For quick serves in today’s competitive, financially sensitive environment, offering something for free—as a means to attracting new customers, as well as rewarding loyal ones—can seem like a risky proposition. It’s a plan that many quick serves activate, though, confident that the reward outweighs the risk.
On May 15, growing barbecue joint Shane’s Rib Shack will host its third annual Rib Giveaway, with the first 100 customers at every store receiving a free half-rack of ribs, large Coke Zero, and Shaniac T-shirt. The Rib Giveaway’s goals, Petrus Brands vice president Becky Shell says, are to drive traffic to Shane’s locations, celebrate summer’s start, and showcase the brand’s core product.
The Rib Giveaway follows a four-month-long social-media campaign Shane’s instituted during the final quarter of 2009. With no advertisements, public relations, or in-store marketing, Shane’s nearly doubled its Facebook fans to 4,720, many drawn to the page by free food offerings.
“If we serve these customers great food with exceptional service, then we’ve won a new customer for life,” Shell says. “Although the excitement of free food encourages people to come out, once they try our dishes, they are more likely to keep coming back.”
Au Bon Pain held a free iced coffee giveaway the past two Junes, promoted through social media channels, e-club distribution, and in-store signage. The offer, senior vice president of marketing Ed Frechette says, introduces new customers to the product, reminds previous customers of the cold drink’s seasonal appeal, and works to drive sales of the product during the summer months.
“We’ve seen a solid uptick in iced coffee sales following the giveaway with a substantial overall increase sustained throughout the summer,” Frechette says.
The free incentives extend beyond complimentary food. McDonald’s has offered a free toy with its Happy Meals for more than a generation, an enticement that has compelled children to beg parents for a trip to the Golden Arches.
In a recent report titled “The New Value Paradigm,” The Hartman Group, a Bellevue, Washington–based consumer research firm, asked consumers which promotional offers provide the best feeling. Free product topped the list, outdistancing coupons, sale prices, and loyalty card rewards.
“Free items build a brand image and a relationship with customers as well as exciting them,” says Jarrett Paschel, vice president of strategy and innovation for The Hartman Group.
Paschel, a proponent of thoughtful and well-executed free promotions, adds that the wisest, most beneficial free offerings are not institutionalized or planned, but rather invoke surprise. He cites Pagliacci Pizza, a popular Seattle-based eatery, as the best practitioners of the free surprise. The pizzeria periodically comps a home delivery order for regular customers—no formula or surprise, just a this-one’s-on-us attitude.
“This has become a hidden language that draws people to the brand and sparked a loyal following,” Paschel says, adding that concepts integrated into the community, another Pagliacci trait, are those best positioned to have success with free offerings.
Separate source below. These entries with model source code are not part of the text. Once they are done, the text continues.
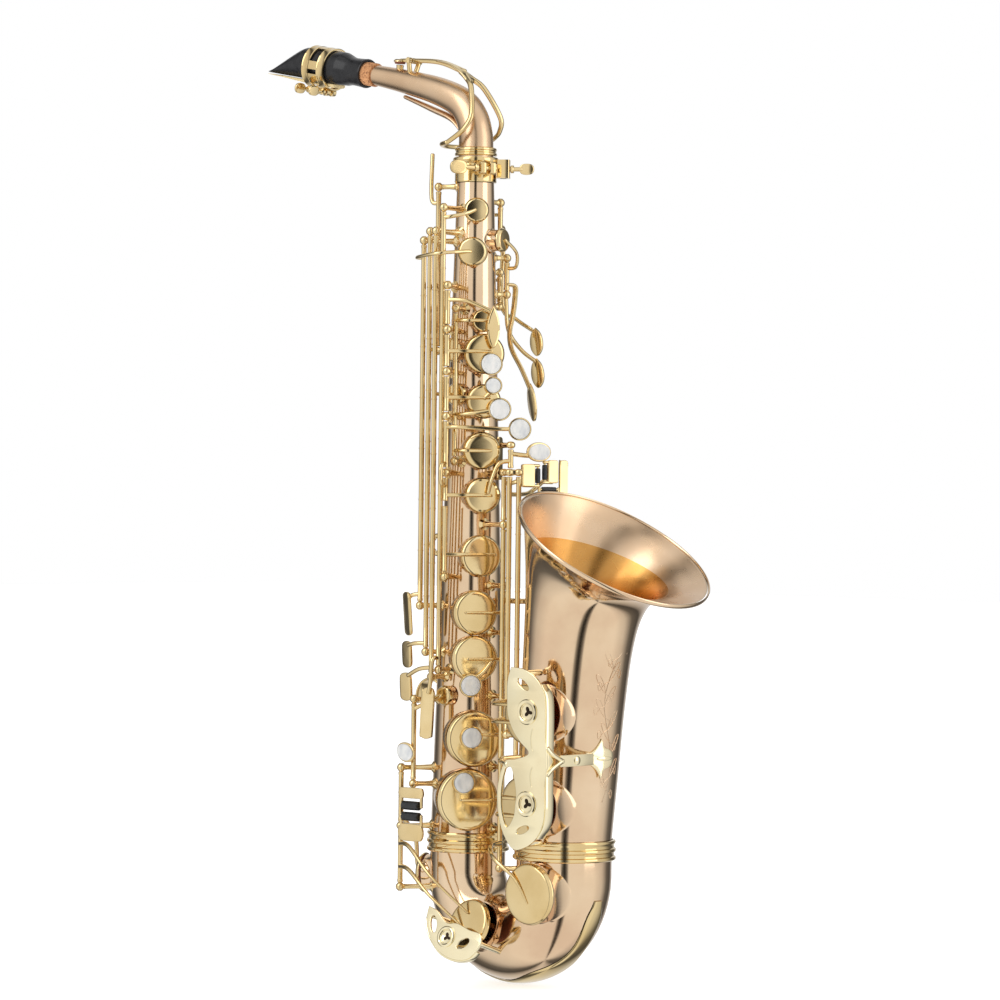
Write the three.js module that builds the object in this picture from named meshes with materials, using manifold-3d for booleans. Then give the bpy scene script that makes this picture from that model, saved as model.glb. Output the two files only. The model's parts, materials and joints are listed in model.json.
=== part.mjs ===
// Alto saxophone, assembled: body, bow, bell, neck, mouthpiece and every key as its own solid.
// Millimetres, +Z up. The body tube stands on the Z axis and the bell rises in front of it, towards +X.
// The player stands on the -X side, facing +X, so the player's right hand is on the -Y side.
// The group is shifted at the end, so that its origin is the centre of the neck-strap ring.
import * as THREE from "three";
import { mergeVertices } from "three/addons/utils/BufferGeometryUtils.js";
import Module from "manifold-3d";

const wasm = await Module();
wasm.setup();

// ---------- driving dimensions ----------
const GAP = 0.4; // running clearance between pieces that move, and between pieces that touch
const WALL = 1.1; // sheet brass, a little heavier than the real 0.7
const TUBE_TOP = { z: 553, r: 13 };
const TUBE_FOOT = { z: 95, r: 26.4 };
const BOW = { cx: 44.6, cz: 74, top: 94.8, radius: 44.6, rBody: 26.4, rBell: 32.6 };
const ROD = 1.8; // radius of a hinge tube
const POST_HEAD = { r: 3, half: 2.6 };
const STRAP_RING = { x: -31.5, z: 300 };
const UPPER = { phi: -33, rim: 24, th: 4.2, hinge: [-26, 27], inner: [-19, 23], open: 9, openInner: 12 };
const LOWER = { phi: -45, rim: 29.5, th: 4.8, hinge: [21.5, 26], open: 12 };
const BELL_SIDE = { phi: -90, rim: 40.5, th: 4.8, open: 8 };
const PINKY = -48; // frame of the right little finger's keys
const TABLE = -20; // frame of the left little finger's table

// Bell sections: centre x, centre z, forward tilt in degrees, radius.
const BELL = [
  [89.2, 95.5, 0, 32.6],
  [89.2, 104, 0, 32.8],
  [91.6, 140, 3, 34],
  [95.6, 195, 5, 35.7],
  [100, 236, 7, 37.6],
  [105, 262, 12, 41],
  [111.5, 279, 19, 47],
  [119, 290, 26, 55],
  [126, 296.5, 30.5, 63],
  [131, 300, 32, 69.3],
];

const tubeRadius = (z) =>
  THREE.MathUtils.lerp(TUBE_TOP.r, TUBE_FOOT.r, (TUBE_TOP.z - z) / (TUBE_TOP.z - TUBE_FOOT.z));
const rad = THREE.MathUtils.degToRad;
const V = (x, y, z) => new THREE.Vector3(x, y, z);

// ---------- solids ----------
function solid(geometry) {
  const plain = geometry.index ? geometry.toNonIndexed() : geometry.clone();
  plain.deleteAttribute("normal");
  plain.deleteAttribute("uv");
  const merged = mergeVertices(plain, 1e-4);
  return new wasm.Manifold(
    new wasm.Mesh({
      numProp: 3,
      vertProperties: new Float32Array(merged.attributes.position.array),
      triVerts: new Uint32Array(merged.index.array),
    }),
  );
}

const join = (...solids) => solids.flat().reduce((whole, next) => whole.add(next));

function placed(geometry, matrix) {
  return solid(geometry.clone().applyMatrix4(matrix));
}

// A round bar from a to b, tapering from radius ra to rb.
function bar(a, b, ra, rb = ra, sides = 6) {
  const along = b.clone().sub(a);
  const geometry = new THREE.CylinderGeometry(rb, ra, along.length(), sides);
  geometry.translate(0, along.length() / 2, 0);
  geometry.applyQuaternion(new THREE.Quaternion().setFromUnitVectors(V(0, 1, 0), along.normalize()));
  geometry.translate(a.x, a.y, a.z);
  return solid(geometry);
}

// A chain of bars through the points; each runs on a little, so that they join without a notch.
function arm(points, ra, rb = ra, sides = 4) {
  const last = points.length - 1;
  return points.slice(1).map((end, i) => {
    const begin = points[i];
    const ahead = end.clone().sub(begin).normalize();
    const over = i + 1 < last ? 0.5 * ra : 0;
    const r0 = THREE.MathUtils.lerp(ra, rb, i / last);
    const r1 = THREE.MathUtils.lerp(ra, rb, (i + 1) / last);
    return bar(begin, end.clone().addScaledVector(ahead, over), r0, r1, sides);
  });
}

// A closed skin over rings of equal point counts, with a flat cap at each end.
function loft(rings) {
  const sides = rings[0].length;
  const points = rings.flat();
  const centre = (ring) => ring.reduce((sum, p) => sum.add(p), V(0, 0, 0)).divideScalar(sides);
  points.push(centre(rings[0]), centre(rings.at(-1)));
  const index = [];
  for (let i = 0; i + 1 < rings.length; i++)
    for (let j = 0; j < sides; j++) {
      const [a, b] = [i * sides + j, i * sides + ((j + 1) % sides)];
      index.push(a, b, b + sides, a, b + sides, a + sides);
    }
  const foot = (rings.length - 1) * sides;
  for (let j = 0; j < sides; j++) {
    const next = (j + 1) % sides;
    index.push(points.length - 2, next, j);
    index.push(points.length - 1, foot + j, foot + next);
  }
  const geometry = new THREE.BufferGeometry().setFromPoints(points);
  geometry.setIndex(index);
  const made = solid(geometry);
  return made.volume() < 0 ? solid(flipped(geometry)) : made;
}

function flipped(geometry) {
  const turned = geometry.clone();
  const index = Array.from(turned.index.array);
  for (let i = 0; i < index.length; i += 3) [index[i + 1], index[i + 2]] = [index[i + 2], index[i + 1]];
  return turned.setIndex(index);
}

// A ring of points about a centre in the X-Z plane's tube; tilt turns its normal from +Z towards +X.
function tubeRing(x, z, tilt, r, sides) {
  const across = V(Math.cos(rad(tilt)), 0, -Math.sin(rad(tilt)));
  return Array.from({ length: sides }, (_, i) => {
    const angle = (2 * Math.PI * i) / sides;
    return V(x, 0, z)
      .addScaledVector(across, r * Math.cos(angle))
      .addScaledVector(V(0, 1, 0), r * Math.sin(angle));
  });
}

const tubeLoft = (sections, sides) => loft(sections.map(([x, z, tilt, r]) => tubeRing(x, z, tilt, r, sides)));

// ---------- the working frame at an angle round the body tube ----------
// In it x runs across the tube, y up the tube and z straight out of it.
function frameAt(phi) {
  const out = V(Math.cos(rad(phi)), Math.sin(rad(phi)), 0);
  const across = V(-Math.sin(rad(phi)), Math.cos(rad(phi)), 0);
  return new THREE.Matrix4().makeBasis(across, V(0, 0, 1), out);
}

const inFrame = (phi, x, y, z) => V(x, y, z).applyMatrix4(frameAt(phi));
const polar = (radius, phi, z) => V(radius * Math.cos(rad(phi)), radius * Math.sin(rad(phi)), z);

function turned(matrix, [x, z], degrees) {
  return new THREE.Matrix4()
    .makeTranslation(x, 0, z)
    .multiply(new THREE.Matrix4().makeRotationY(rad(degrees)))
    .multiply(new THREE.Matrix4().makeTranslation(-x, 0, -z))
    .premultiply(matrix);
}

const disc = (r0, r1, height, sides) =>
  new THREE.CylinderGeometry(r1, r0, height, sides).rotateX(Math.PI / 2).translate(0, 0, height / 2);

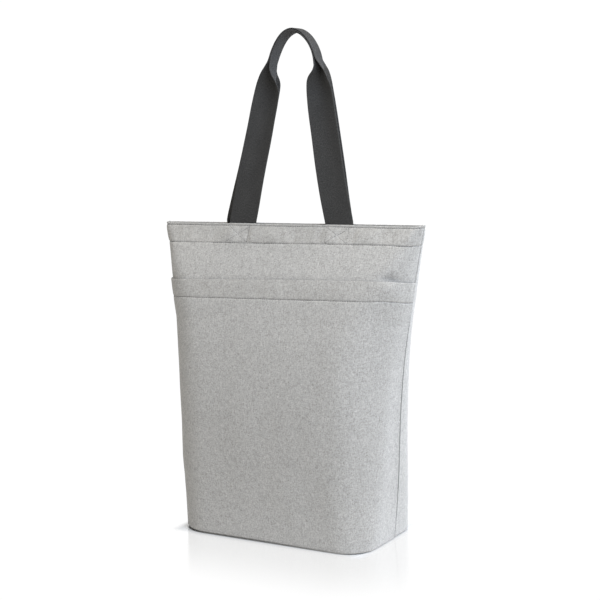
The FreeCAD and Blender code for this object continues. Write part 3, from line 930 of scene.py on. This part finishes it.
# ---------------------------------------------------------------- base, tapes and board
def build_base():
    """The base sheet: flat in the middle, its edge turned up to the seam."""
    thick, ground, wrinkle = 0.75, 0.25, 0.12
    flat_inset = 9.0                             # inside this the sheet lies flat
    ring = shell_ring(0, 4)
    outward = ring_outward(ring)
    count = len(ring)
    low = []
    for inset in (2.3, 2.7, 3.3, 4.3, 6.0, 9.0, 14.0, 22.0, 32.0):
        plan = ring - outward * inset
        if inset > flat_inset:
            plan = (ring - outward * flat_inset) * (1 - (inset - flat_inset) / 74.0)
        up = (1 - smooth(inset, 2.3, flat_inset)) * (0.45 + lift(plan[:, 0], plan[:, 1]))
        flat = smooth(inset, flat_inset, 20)
        z = (ground + up + wrinkle * noise(plan[:, 0] / 21.0, plan[:, 1] / 19.0, 301) * flat
             + wrinkle * flat)
        low.append(np.c_[plan, z])
    for scale in (0.6, 0.45, 0.3, 0.15, 0.04):
        plan = ring * scale
        z = ground + wrinkle + wrinkle * noise(plan[:, 0] / 21.0, plan[:, 1] / 19.0, 301)
        low.append(np.c_[plan, z])
    low = np.array(low)
    high = low + np.array([0.0, 0.0, thick])
    verts = np.vstack([low.reshape(-1, 3), high.reshape(-1, 3)])
    rows = len(low)
    upper = rows * count
    faces = []
    for i in range(rows - 1):
        this, other = i * count, (i + 1) * count
        for j in range(count):
            k = (j + 1) % count
            faces.append((this + j, other + j, other + k, this + k))
            faces.append((upper + this + j, upper + this + k,
                          upper + other + k, upper + other + j))
    last = (rows - 1) * count
    faces.append(tuple(last + j for j in range(count)))
    faces.append(tuple(upper + last + j for j in range(count))[::-1])
    for j in range(count):
        k = (j + 1) % count
        faces.append((j, k, upper + k, upper + j))
    piece = add_mesh("base_sheet", verts, [face[::-1] for face in faces], verts[:, :2],
                     turn=True)
    register(piece, "base_fabric", "bottom_panel", body="bag")


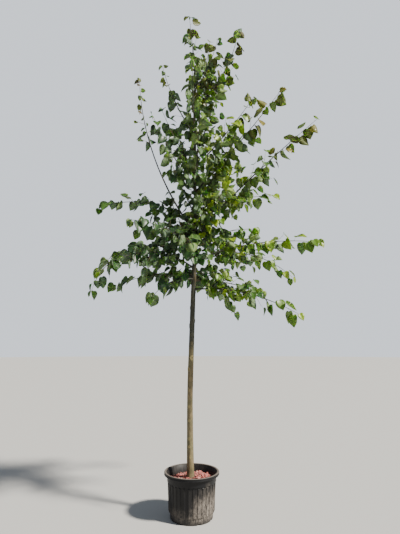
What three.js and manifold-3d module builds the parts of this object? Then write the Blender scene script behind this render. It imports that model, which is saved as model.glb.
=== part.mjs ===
// A young linden tree in a black nursery pot: a straight stem with a light, open crown of
// rising and arching boughs. Millimetres, +Z up. The origin is the middle of the pot's flat
// underside, -Y is the side that faces the viewer and +X is the viewer's right.
import * as THREE from "three";
import { mergeVertices } from "three/addons/utils/BufferGeometryUtils.js";
import Module from "manifold-3d";

const wasm = await Module();
wasm.setup();

// Pot: a rolled rim, a plain shoulder band, a ribbed wall that tapers to a plain foot.
const RIM_RADIUS = 250;
const RIM_TOP = 383;
const RIM_HEIGHT = 27;
const RIM_WIDTH = 22;
const BAND_RADIUS = 224;
const BAND_FOOT = 302;
const WALL_TOP_RADIUS = 213;
const WALL_FOOT_RADIUS = 199;
const WALL_FOOT = 52;
const FOOT_RADIUS = 190;
const WALL = 5;
const RIB_COUNT = 32;
const RIB_DEPTH = 5;
const DRAIN_COUNT = 8;
const DRAIN_WIDTH = 34;
const DRAIN_HEIGHT = 14;
const DRAIN_TURN = 21; // degrees from the front to the first drain slot

// Potting soil and the red chips on top of it.
const SOIL_TOP = 290;
const CHIPS_TOP = 305;
const CHIPS_LUMP = 5;
const CHIPS_COLUMNS = 20;
const HEAP = new THREE.Vector2(45, 20); // where the chips are heaped, beside the trunk
const HEAP_RISE = 46;
const HEAP_SPREAD = 85;
const CLEAR = 0.3; // between pieces that touch

// Trunk: its middle line and radius at stations from the soil to where the leader's spray takes over.
const TRUNK = [
  { height: SOIL_TOP + CLEAR, x: -11, y: 0, radius: 39 },
  { height: 372, x: -12, y: 0, radius: 33 },
  { height: 1000, x: -19, y: 4, radius: 26.5 },
  { height: 1500, x: -7, y: 2, radius: 26 },
  { height: 2000, x: 8, y: -4, radius: 23.5 },
  { height: 2500, x: 24, y: -8, radius: 19 },
  { height: 3000, x: 26, y: -2, radius: 15.5 },
  { height: 3500, x: 22, y: 6, radius: 12.5 },
  { height: 4000, x: 20, y: 8, radius: 9.5 },
  { height: 4440, x: 18, y: 4, radius: 7 },
];
const TRUNK_SIDES = 10;

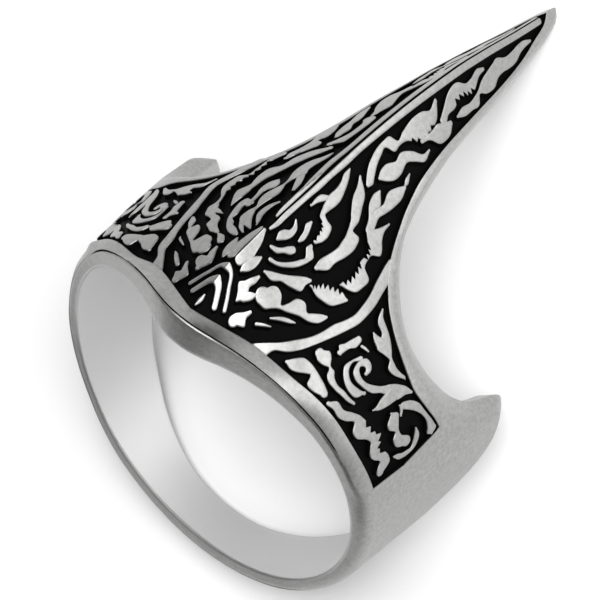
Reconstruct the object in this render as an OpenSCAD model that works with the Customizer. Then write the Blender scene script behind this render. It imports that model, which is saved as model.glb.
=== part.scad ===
// Archer's thumb ring, cast in one piece. A plain band carries two shoulder panels and a
// ridged head that runs out into a long spike over the finger.
// The ring is drawn with its bore along Y, the head up and the spike to the rear (+Y).
// A place on its outside is given by g, the way round from the ridge in mm at girth_r,
// and by y, the place along the bore. The two halves mirror each other, but for the ornament of
// the head and the wider spread of the left shoulder.

/* [Band] */
// Inside radius of the ring
bore_r = 10; // [8.5:0.25:11]
// Depth of the ground below the leaf tops
relief = 0.3; // [0.15:0.05:0.4]
// How far the leaves and strips are sunk into the ground
root = 0.15; // [0.1:0.05:0.25]
// Height of the head above its drawn height
head_lift = 0; // [-0.5:0.1:0.5]

/* [Shading] */
// Polished silver
silver = "silver"; // [silver, lightgray, gainsboro]

/* [Hidden] */

// Radius at which g is a true length
girth_r = 12;
// Radius of the hidden inner skin, inside the bore that is cut last
skin_r = bore_r - 0.5;
// All radii in the tables are those of a ring of this bore, and grow with the bore
table_bore_r = 10;
grow = bore_r - table_bore_r;
// The shoulders spread by this much per mm towards the rear, the right one and the left one, up
// to the first of these angles, and no more past the second
flare = [0.04, 0.1];
flare_fades = [80, 125];
// Half-angle that the ornament covers, and the step to the plain shank
panel_end = 67.3;
panel_step = 0.4;
// Past the ornament the skin is cut back by this hair, so that no two faces fall together
shank_cut = 0.01;
// Width of the steep edge between a strip and the ground
wall_run = 0.05;
// Bevel of the front edge
front_bevel = 0.1;
// The rear face is rounded: share of its run, and of its drop, at the middle of the round
rear_round = [0.6, 0.35];
// The rear face comes back by this share of its run, and away from the spike goes on to this
// depth below the bore
foot_back = 0.3;
foot_sink = 0.3;
// The inner side of each spur is cut back by this much, between the inner two of these angles,
// and not at all outside the outer two
spur_bevel = 0.5;
spur_angles = [57, 68, 76, 100];
// Cut of the bore: where it starts in front of the ring, its length and its number of sides
bore_start = -6;
bore_length = 20;
bore_sides = 120;
// Angles between which the roof of the head passes into the round shoulder
roof_end = 22;
band_start = 50;
// Angles between which the flat under the spike passes into the bore
under_end = 22;
under_gone = 38;

// Ridge: place along the bore, height above the axis, fall of the roof per mm sideways
RIDGE = [
  [-4.2, 11.8, 0.45], [-3.2, 11.95, 0.45], [-2.5, 12.2, 0.48], [-1.4, 12.98, 0.54],
  [-0.5, 13.6, 0.6], [0.8, 14.1, 0.66], [2.3, 14.65, 0.72], [3.8, 15.15, 0.76],
  [5.5, 15.38, 0.8], [8, 15.6, 0.86], [10, 15.9, 0.93], [12.5, 16.15, 0.98],
  [15.5, 16.22, 1.1], [18, 16, 1.14], [20.5, 15.6, 1.12], [24, 15.2, 1.1]
];

// Under side of the spike: place along the bore, height above the axis
UNDER = [
  [-5, 9.2], [5, 9.4], [6, 9.7], [8.3, 10.9], [11.8, 12.3], [16, 12.95], [20, 13.3],
  [22, 13.65], [23.8, 14.35], [24.3, 14.85]
];

// Front edge: angle off the top, place of the face, radius of its outer crease,
// place where the ground begins
FRONT = [
  [0, -4.05, 12.1, -3.2], [8, -3.78, 12, -2.5], [14.7, -3.05, 11.7, -1.98],
  [20, -2.65, 11.55, -1.7], [29, -2.05, 11.3, -1.28], [37, -1.55, 11.12, -0.8],
  [45, -1.05, 11, -0.38], [54, -0.62, 10.9, -0.05], [66.5, -0.3, 10.8, 0.43],
  [85, -0.08, 10.74, 0.6], [120, 0, 10.68, 0.6], [150, 0, 10.78, 0.5], [180, 0, 10.88, 0.45]
];

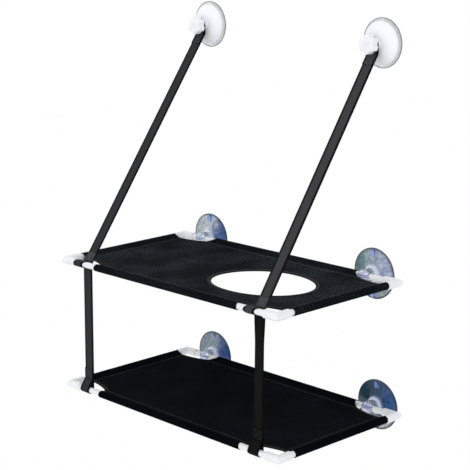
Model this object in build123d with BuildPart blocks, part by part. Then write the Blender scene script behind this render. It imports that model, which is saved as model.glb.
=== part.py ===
from build123d import *
from math import cos, radians, sin
import os

# Window mounted cat perch with two decks, in millimetres.
# The glass is the plane Y = 0 and the room lies on its -Y side. +Z is up, and Z = 0 is the height of
# the upper deck's rear tube.

os.makedirs("parts", exist_ok=True)

# Decks, measured between tube axes
deck_width = 550
deck_depth = 290
deck_drop = 240
glass_to_tube = 24

# Tubes, and the elbows that they push into
tube_diameter = 11
tube_wall = 1.2
elbow_diameter = 15
elbow_reach = 27
elbow_passage_diameter = 8
elbow_mouth_round = 1
socket_depth = 17
push_fit_clearance = 0.05
seat_gap = 0.1

# Mesh slings
cloth_thickness = 1
hem_thickness = 1.8
hem_width = 6
sleeve_clearance = 0.3
sleeve_seam_distance = 16
sleeve_pocket_end = 13
sleeve_pocket_tip_radius = 0.15
front_scoop_length = 89
front_scoop_depth = 35
rear_scoop_length = 92
rear_scoop_depth = 28
hole_width = 208
hole_depth = 155
hole_from_right = 177
hole_from_front = 142

# Webbing
webbing_width = 25
webbing_thickness = 1.3
left_strap_inset = 46.5
right_strap_inset = 52.5
left_anchor_inset = 61
right_anchor_inset = 57
left_anchor_height = 416
right_anchor_height = 404
strap_clearance = 0.3
wrap_clearance = 0.1
sewn_patch_length = 20
tab_length = 6
strap_bend_radius = 6
strap_bend_steps = 4
wrap_opening_degrees = 16
wrap_steps = 24
lower_loop_steps = 10
lower_loop_lean_degrees = 35

# Suction cups: what all six have alike
cup_rim_thickness = 1.6
cup_contact_width = 7
cup_cavity_depth = 4

# Rear cups, which carry the decks' rear tubes in eyelets
upper_left_cup_inset = 52
upper_right_cup_inset = 72
lower_left_cup_inset = 57
lower_right_cup_inset = 62
rear_cup_diameter = 92
rear_neck_diameter = 24
rear_neck_end_wall = 3.5
rear_neck_round = 3
rear_shoulder_height = 13
eyelet_clearance = 0.06
release_tab_width = 9
release_tab_length = 11
release_tab_height = 6.5
release_tab_inset = 2
release_tab_round = 0.8

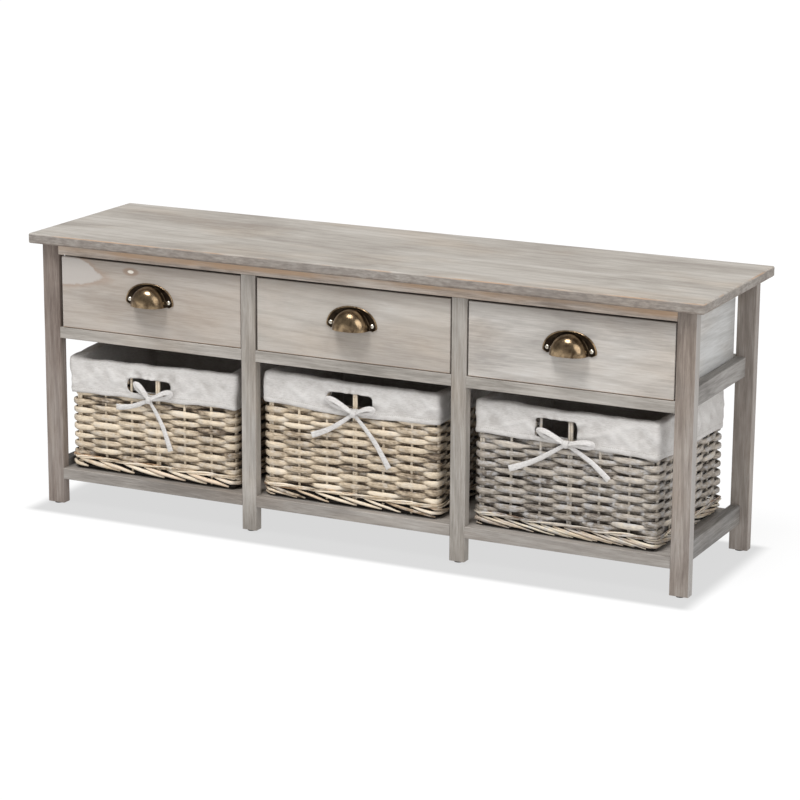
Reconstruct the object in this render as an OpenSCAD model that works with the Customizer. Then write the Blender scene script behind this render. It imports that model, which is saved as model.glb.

Despite the mix of positive consumer research and quick serves’ anecdotal reports, there are still detractors from the practice of providing free goods and services. Many are convinced that free offerings are too often misguided.
“Successful operators do not give away free anything as a core marketing strategy,” says consultant and RestaurantWorx president Jeffrey Summers.
KFC kindled debate last May when it offered a two-piece grilled chicken meal in conjunction with an episode of the Oprah Winfrey Show featuring the product. Patrons overwhelmed many KFC outlets with downloaded coupons and demanded their free chicken. The pandemonium forced the swift cancellation of the promotion and was followed by consumer backlash.
Moreover, free can be quite a jolt to the consumer mindset and a threat to a quick serve’s credibility with new customers. After all, the saying goes that you get what you pay for.
“By placing the value of the thing you’re giving away at zero, the guest believes it had no intrinsic value to begin with,” Summers says.
In addition to the significant expense of giveaways, such offers do nothing in the way of discovering the behaviors that motivate a guest to select a given restaurant, Summers says.
“The behaviors that motivate a guest to choose you for your free offer are much different than if they had to pay full price for it,” he says. “The objective of each operator should be to attract those guests who will become organically loyal without price enticements and pay full price in order to maximize profits.”
Summers, however, does allow some room for free offers, particularly those that support existing guest loyalty as a reward. Many industry insiders and marketers agree.
“The best free offerings are those that try to foster a long-term relationship,” Paschel says. “When quick serves can create a sense of community and a social relationship with customers, the customers often feel obliged to give back or at least be their friends. This reciprocity is when free really works.”